Afternoon announcements: October 12, 2012
October 12, 2012 07:49 pm
Is anyone else as completely adoring of Modern Family as I am? For any other fans out there, you might enjoy this story! You know the kid that plays the not-too-terribly-bright Luke Dunphy? In real life, he’s a 13 year old Mensa member who is graduating from high school! Say what?! Here’s the story from the Huffington Post.
And now back to your regularly scheduled #ednews roundup! TGIF!
Y’all. Brace yourselves. There’s an infographic. The Washington Post shows data on public education enrollment, student achievement and other related information, released by the US Census Bureau.
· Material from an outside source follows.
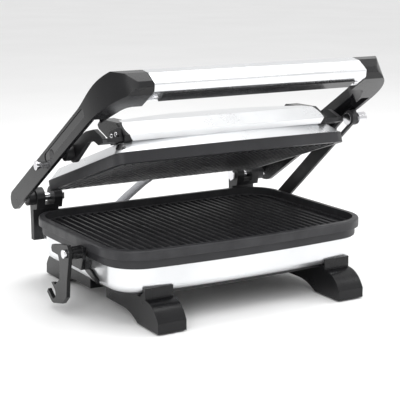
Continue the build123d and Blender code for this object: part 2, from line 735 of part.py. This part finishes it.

What I got out of last night’s Vice Presidential debate: Biden’s laughter & a lot of foreign policy talk. There was a bit of education policy thrown in there, as well, but it wouldn’t have been hard to miss. Politics K-12 looks at how Biden attacked Ryan for his budget plan that includes potentially big education cuts. Biden claimed it would kick 200,000 children out of the Head Start earl childhood education program.
My favorite class in high school was gifted civics. AP US Government is a close second. So it bummed me out to find out that civics education testing is only required in nine states to graduate from high school, a study by the Center for Information and Research on Civil Learning and Engagement and Tufts University. Read more on the story from the Huffington Pos. My final exam for civics was the US Naturalization test given to immigrants who wish to become naturalized US citizens. How many students would pass that today?
Paper, not technology, is opined in the op-ed pages of the New York Times. Justin B. Hollander responds to Education Secretary Arne Duncan’s recent statement at the National Press Club that “textbooks should be obsolete.”